While in Al Udeid, he supervised the construction of several new facilities, a project that was estimated to cost $7 billion.
“This project came about when Qatar’s Minister of Defense came to Al Udeid Air Base and saw the quality of these temporary facilities we were working in, and these old trailers that were 20 years old and falling apart and said, ‘I don’t want any U.S. service member to go back and think this is what the country of Qatar is like,’” Lance said. “Their defense program agreed to spend the money to replace all the temporary facilities with legitimate permanent facilities. Qataris were building it for us, but the program management office was stood up by the U.S. Air Force to make sure we could use them and they would be to the standard that we need them to be.”

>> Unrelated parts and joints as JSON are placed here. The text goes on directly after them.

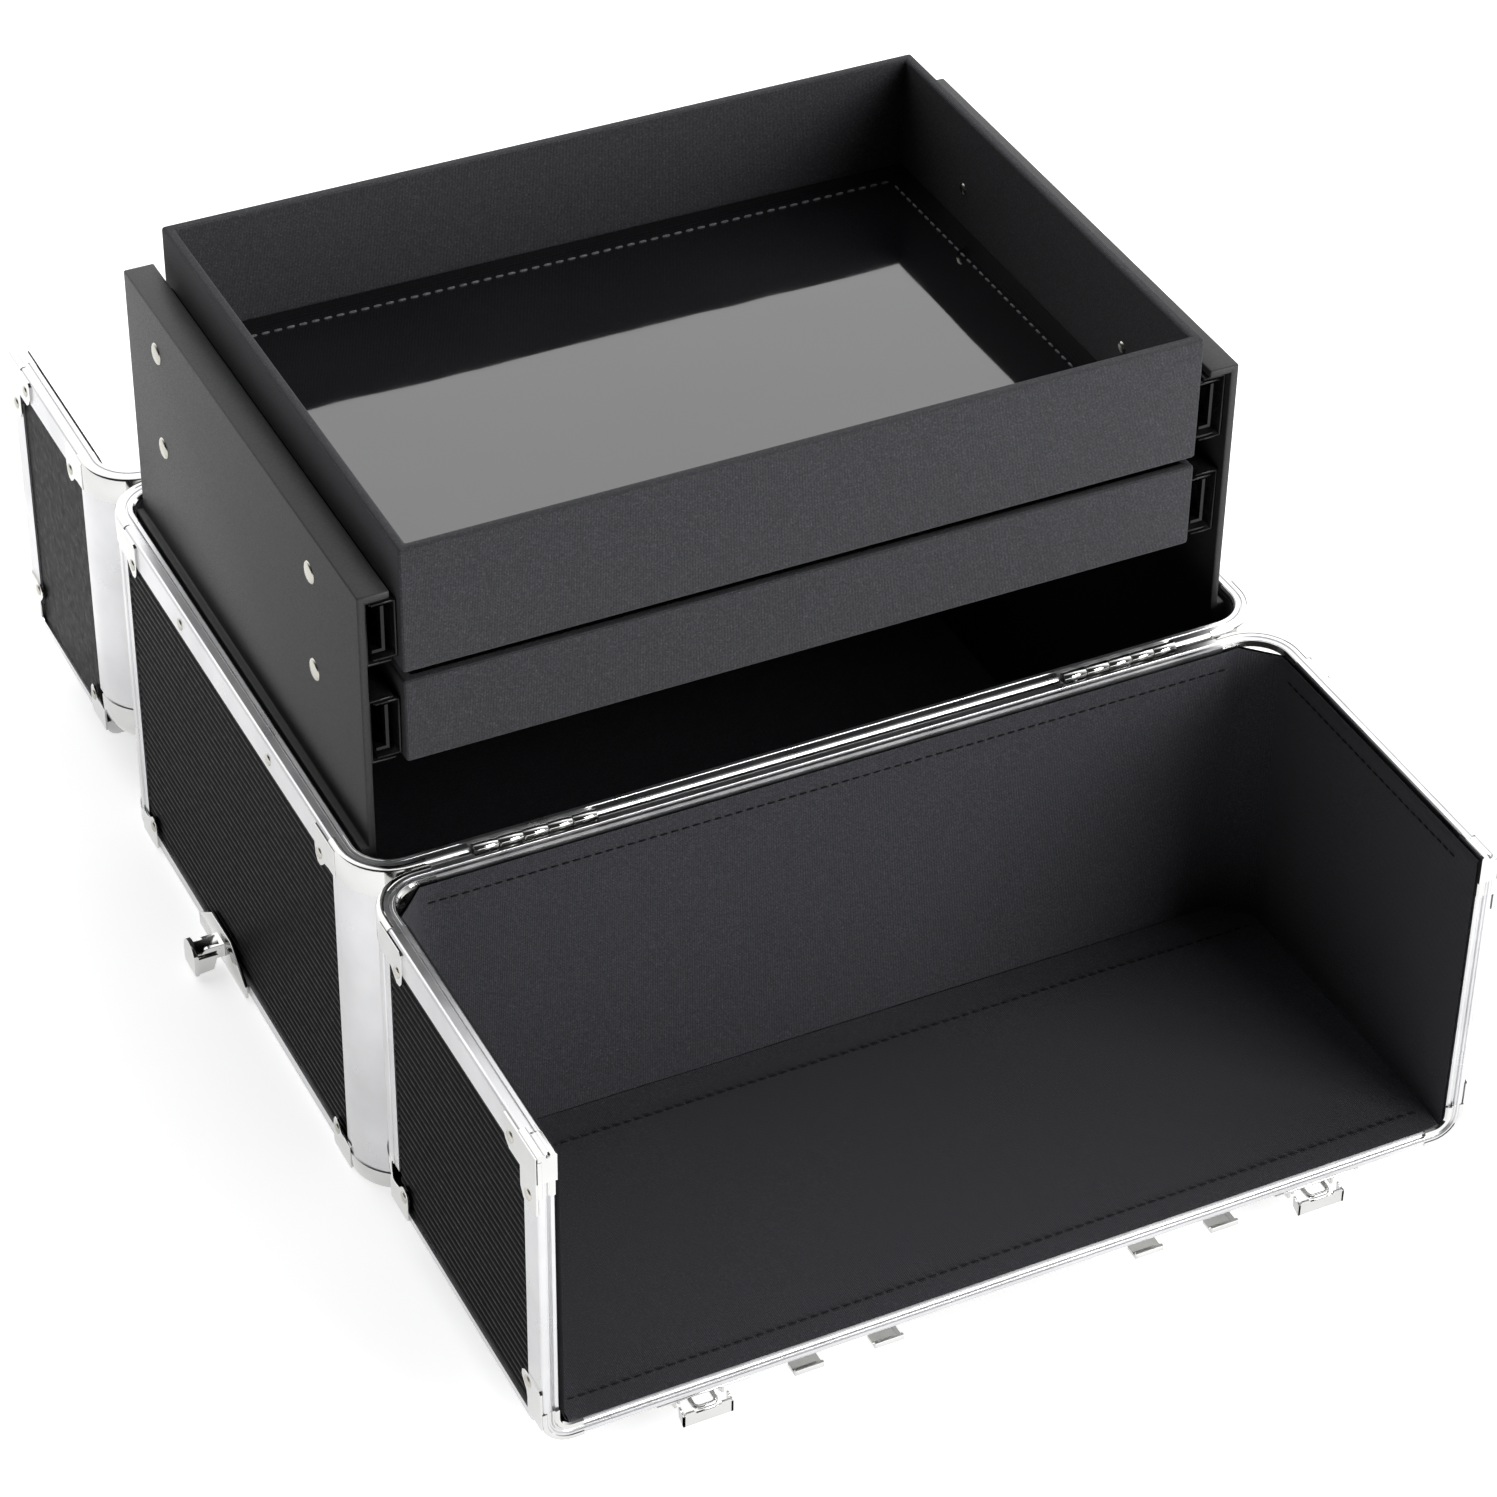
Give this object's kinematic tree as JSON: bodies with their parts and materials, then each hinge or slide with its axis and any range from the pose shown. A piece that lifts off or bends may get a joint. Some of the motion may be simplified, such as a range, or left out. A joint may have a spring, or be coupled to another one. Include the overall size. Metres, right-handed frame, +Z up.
{
  "type": "makeup train case",
  "caption": "Aluminium-framed train case whose two lids hinge open flat beside a ribbed black body with a rack of sliding trays.",
  "frame": {"origin": "middle of the body's underside, on the surface it stands on", "axes": "+X across the width, -Y towards the larger front lid, +Z up"},
  "size_m": [0.3944, 0.5247, 0.269],
  "materials": {
    "aluminium": "satin extruded aluminium",
    "chrome": "polished chrome plate",
    "panel": "gloss black sheet with fine ribs",
    "lining": "charcoal woven lining",
    "board": "grained black vinyl over board",
    "tray": "charcoal woven cloth over board",
    "clear": "clear glossy vinyl sheet over black",
    "slide": "gloss black steel channel",
    "grip": "moulded black grip"
  },
  "bodies": {
    "root": {"body_front_panel": "panel", "body_back_panel": "panel", "body_left_panel": "panel", "body_right_panel": "panel", "body_floor": "lining", "body_rim": "aluminium", "body_base_frame": "aluminium", "body_post_rear_right": "aluminium", "body_post_rear_left": "aluminium", "body_post_front_left": "aluminium", "body_post_front_right": "aluminium", "rack_board_left": "board", "rack_board_right": "board", "slide_outer_upper_left": "slide", "slide_outer_upper_right": "slide", "slide_outer_lower_left": "slide", "slide_outer_lower_right": "slide", "hinge_front_left_body_leaf": "chrome", "hinge_front_right_body_leaf": "chrome", "hinge_rear_left_body_leaf": "chrome", "hinge_rear_right_body_leaf": "chrome", "side_catch_plate_left": "chrome", "side_catch_plate_right": "chrome"},
    "upper_tray": {"upper_tray": "tray", "tray_liner_sheet": "clear", "slide_inner_upper_left": "slide", "slide_inner_upper_right": "slide"},
    "lower_tray": {"lower_tray": "tray", "slide_inner_lower_left": "slide", "slide_inner_lower_right": "slide"},
    "front_lid": {"front_lid_frame": "aluminium", "front_lid_split_frame": "aluminium", "front_lid_wall_panel": "panel", "front_lid_left_panel": "panel", "front_lid_right_panel": "panel", "front_lid_top_panel": "panel", "hinge_front_left_lid_leaf": "chrome", "hinge_front_right_lid_leaf": "chrome", "latch_plate_left": "chrome", "latch_plate_right": "chrome", "handle_bracket_left": "chrome", "handle_bracket_right": "chrome"},
    "rear_lid": {"rear_lid_frame": "aluminium", "rear_lid_split_frame": "aluminium", "rear_lid_wall_panel": "panel", "rear_lid_left_panel": "panel", "rear_lid_right_panel": "panel", "rear_lid_top_panel": "panel", "hinge_rear_left_lid_leaf": "chrome", "hinge_rear_right_lid_leaf": "chrome", "latch_keeper_left": "chrome", "latch_keeper_right": "chrome"},
    "latch_lever_left": {"latch_lever_left": "chrome"},
    "latch_lever_right": {"latch_lever_right": "chrome"},
    "latch_loop_left": {"latch_loop_left": "chrome"},
    "latch_loop_right": {"latch_loop_right": "chrome"},
    "handle": {"handle": "grip"},
    "side_catch_lever_left": {"side_catch_lever_left": "chrome"},
    "side_catch_lever_right": {"side_catch_lever_right": "chrome"}
  },
  "joints": [
    {"name": "front_lid_hinge", "type": "hinge", "parent": "root", "child": "front_lid", "pos_m": [0, -0.1308, 0.1512], "axis": [-1, 0, 0], "range_deg": [0, 180]},
    {"name": "rear_lid_hinge", "type": "hinge", "parent": "root", "child": "rear_lid", "pos_m": [0, 0.1308, 0.1512], "axis": [1, 0, 0], "range_deg": [0, 180]},
    {"name": "upper_tray_slide", "type": "slide", "parent": "root", "child": "upper_tray", "axis": [0, 1, 0], "range_m": [-0.15, 0]},
    {"name": "lower_tray_slide", "type": "slide", "parent": "root", "child": "lower_tray", "axis": [0, 1, 0], "range_m": [-0.15, 0]},
    {"name": "latch_lever_left_hinge", "type": "hinge", "parent": "front_lid", "child": "latch_lever_left", "pos_m": [-0.1225, -0.2769, 0.0135], "axis": [-1, 0, 0], "range_deg": [0, 115]},
    {"name": "latch_loop_left_hinge", "type": "hinge", "parent": "latch_lever_left", "child": "latch_loop_left", "pos_m": [-0.1225, -0.2719, 0.0135], "axis": [1, 0, 0], "range_deg": [0, 115]},
    {"name": "latch_lever_right_hinge", "type": "hinge", "parent": "front_lid", "child": "latch_lever_right", "pos_m": [0.1225, -0.2769, 0.0135], "axis": [-1, 0, 0], "range_deg": [0, 115]},
    {"name": "latch_loop_right_hinge", "type": "hinge", "parent": "latch_lever_right", "child": "latch_loop_right", "pos_m": [0.1225, -0.2719, 0.0135], "axis": [1, 0, 0], "range_deg": [0, 115]},
    {"name": "handle_hinge", "type": "hinge", "parent": "front_lid", "child": "handle", "pos_m": [0, -0.2616, 0.0097], "axis": [-1, 0, 0], "range_deg": [0, 90]},
    {"name": "side_catch_left_hinge", "type": "hinge", "parent": "root", "child": "side_catch_lever_left", "pos_m": [-0.1906, 0.02, 0.0088], "axis": [0, 1, 0], "range_deg": [0, 75]},
    {"name": "side_catch_right_hinge", "type": "hinge", "parent": "root", "child": "side_catch_lever_right", "pos_m": [0.1906, 0.02, 0.0088], "axis": [0, -1, 0], "range_deg": [0, 75]}
  ],
  "couplings": [
    {"joint": "latch_loop_left_hinge", "follows": "latch_lever_left_hinge", "ratio": 1},
    {"joint": "latch_loop_right_hinge", "follows": "latch_lever_right_hinge", "ratio": 1}
  ]
}
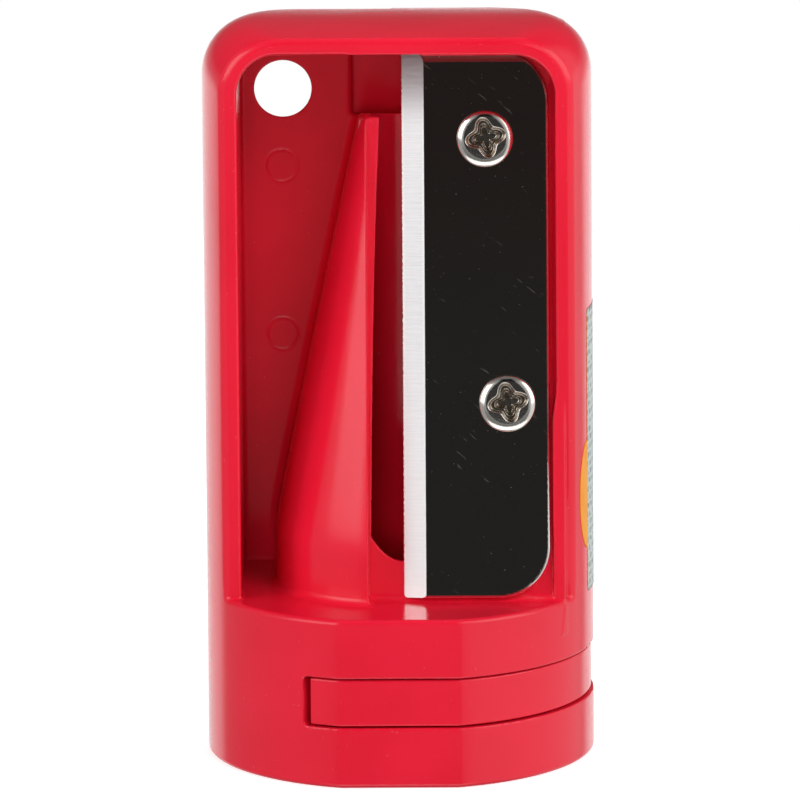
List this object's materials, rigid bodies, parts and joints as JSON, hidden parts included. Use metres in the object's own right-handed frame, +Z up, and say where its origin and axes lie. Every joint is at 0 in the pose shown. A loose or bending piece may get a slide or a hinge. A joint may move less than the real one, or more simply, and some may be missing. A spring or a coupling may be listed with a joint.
{
  "type": "carpenter's pencil sharpener",
  "caption": "Hand sharpener for flat carpenter's pencils: an open red housing with a conical guide, a screwed-on blade and a turning collar that takes the pencil.",
  "frame": {"origin": "on the ground under the pencil's axis, at the centre of the round base's lower face", "axes": "+Z up the pencil's axis towards the cone's tip, -Y out of the open front, +Y out of the flat back, +X to the blade's side"},
  "size_m": [0.0382, 0.0362, 0.073],
  "materials": {
    "red_plastic": "glossy moulded red plastic",
    "blade_steel": "polished flat faces with a fine ground cutting bevel",
    "plated_steel": "bright nickel plate",
    "label_paper": null
  },
  "bodies": {
    "housing": {"body": "red_plastic", "blade": "blade_steel", "upper_blade_screw": "plated_steel", "lower_blade_screw": "plated_steel", "retaining_clip": "red_plastic", "side_label": "label_paper"},
    "collar": {"pencil_collar": "red_plastic"}
  },
  "joints": [
    {"name": "collar_spin", "type": "hinge", "parent": "housing", "child": "collar", "pos_m": [0, 0, 0], "axis": [0, 0, 1], "continuous": true}
  ]
}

He added that this position gave him a broad overview of a large program, one in management that deals with all kinds of people – DOD civilians, civilian contractors, engineers, military members and foreign national engineers and their military members.
“Though it’s a diverse group of people with different backgrounds, they’re all moving towards one common goal, and that’s what we do here in TSD. We all are moving towards a common goal and making the mission happen.”
During a previous assignment before Al Udeid, Lance was a civil engineer squadron commander, and he said he feels this role also helped prepare him for his current job.
“My job there was to coordinate with my fellow squadron commanders to make sure we met the mission, supported the group’s needs and supported the mission of the wings,” he said. “I was constantly coordinating with the Services Squadron, communications folks, civil engineering folks, etc. Coming to this job, they’re all in TSD.
“I have an understanding of what all those communities do and what their mission is. Having that background, working with those guys and building a team with the other support-type functions, really sets me up well to hopefully excel in this job.”
Lance mentioned that he’s excited to get to work as TSD chief.
“In TSD, we touch the mission more directly than a lot of base systems, because a lot of utilities are so critical to the actual testing,” he said. “We maintain and provide those. Whether it’s the steam, the fuel or the power, they couldn’t test out here without those things.
“The role we play at AEDC is ensuring we can do the mission and the testing and development for new platforms for the Air Force to use. Most bases fly what they’ve been given and are more tactical in nature. They use what is there to make action happen today. We don’t necessarily do that, we look forward to the future to make sure that those folks 10 years from now can continue to make that action happen. Because if they continue to use the platforms we’re using today, they might not be viable 10 years from now. What we do is we’re enabling AEDC to ensure the Air Force’s mission is viable for the future.”
While still new to Arnold and AEDC and is still learning the ropes, Lance said he has already set one goal.
“My ultimate goal is to streamline the support function of AEDC; find ways we can make it better and more efficient,” he said. “I don’t know what those are yet, but we are looking for them. But my goal is to learn the mission, continue to support as we have in the past and make it better.
“My intention anytime I go into a job is to leave it better than I found it. So, when I leave here, whenever that may be, the Test Support Division and AEDC is better than when I got here.”